[lucida] upgrading + installation

Bruno Voisin bvoisin at me.com
Thu Feb 14 02:05:23 CET 2013


Le 14 févr. 2013 à 00:31, ivo welch <ivo.welch at gmail.com> a écrit :

> people like me barely know what a font-encoding is...not kidding.  so, I don't know why I would ever want to use LY1 instead of T1.  I thought when I specify lucidabr, there is one thing that I want: to use lucida.  that's it.  I did not want to think about what font encodings do or can do.  without a defined font encoding, a user probably did not include lucidbr.sty in order to typeset with CMR.
> 
> in my case, the case was worse, because my files from many years ago did not have the fontenc usepackage; somehow lucidbry.sty had it in it.

Ditching the original TeX encoding known as OT1 (ie the encoding documented in Appendix E of the TeXbook) was done at some point within the last decade AFAIR, at the same time the PSNFSS package switched from version 1 to version 2. The problem was that this original encoding was 7-bit and limited to little more than the 128 ASCII characters. It was fine for English, but not so fine for other languages in particular European languages with accents.

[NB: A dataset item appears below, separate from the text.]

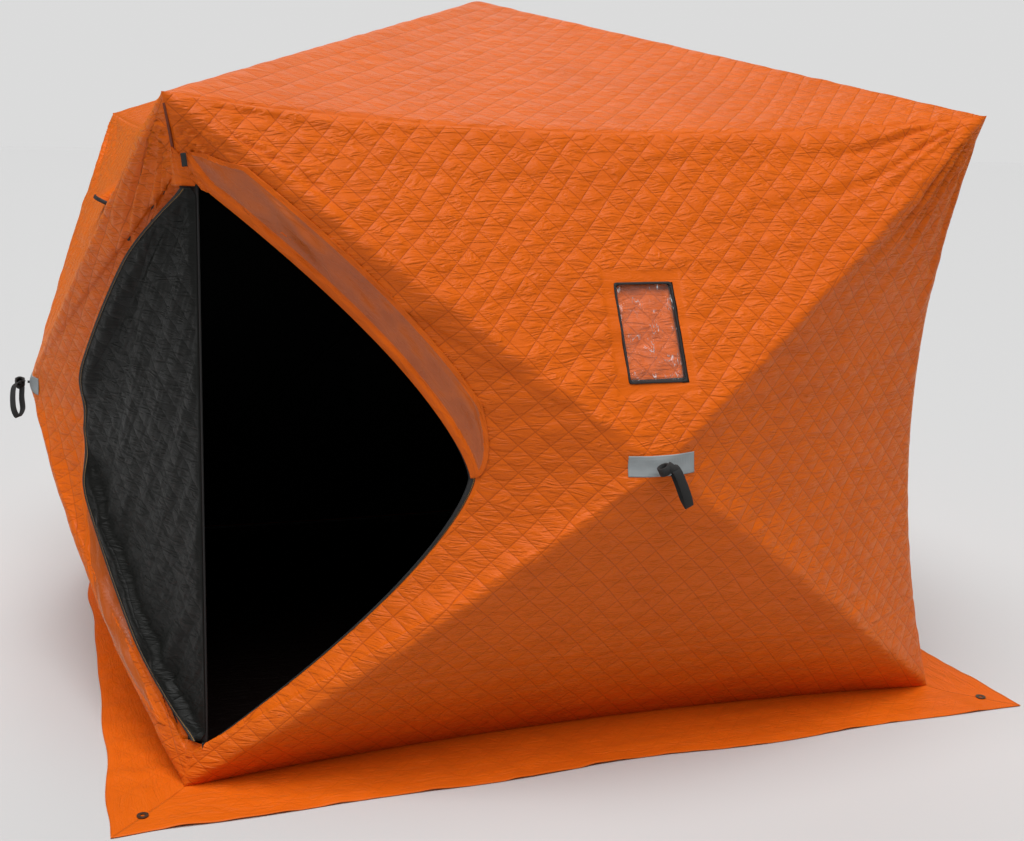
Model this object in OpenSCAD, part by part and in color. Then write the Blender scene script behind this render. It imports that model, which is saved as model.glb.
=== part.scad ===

So the switch was made to 8-bit encodings allowing 256 characters hence leaving room for pre-accented letters. There are two such encodings mainly, T1 and LY1. T1 was devised by the TeX community, and the associated metrics were created with the fontinst tool; T1 relies heavily on virtual fonts. LY1 was devised by the Y&Y private company, and the associated metrics were created with the dvips afm2tfm tool; LY1 avoids the use of virtual fonts entirely.

Both provide mostly the same functionalities. I tend to prefer LY1 as it seems to produce spacing more pleasant to the eye and less hyphenations, but that's really a matter of taste. As Axel remarked, old-style numbers are easier to access with LY1 encoding. More precisely, LY1 follows the typographic tradition of associating old-style numbers with small-caps letters, while T1 doesn't.

Attached are two test files from last year, exemplifying this. See the numbers in the theorem or figure numbers, in particular. For background on the matter, see the thread starting at <http://tug.org/pipermail/lucida/2012-May/000418.html>.

As for lucidbry.sty, it's still provided for compatibility purposes. In essence, it launches lucidabr.sty with \usepackage[LY1]{fontenc} added. So by using it, you should be back to the behaviour you're accustomed to.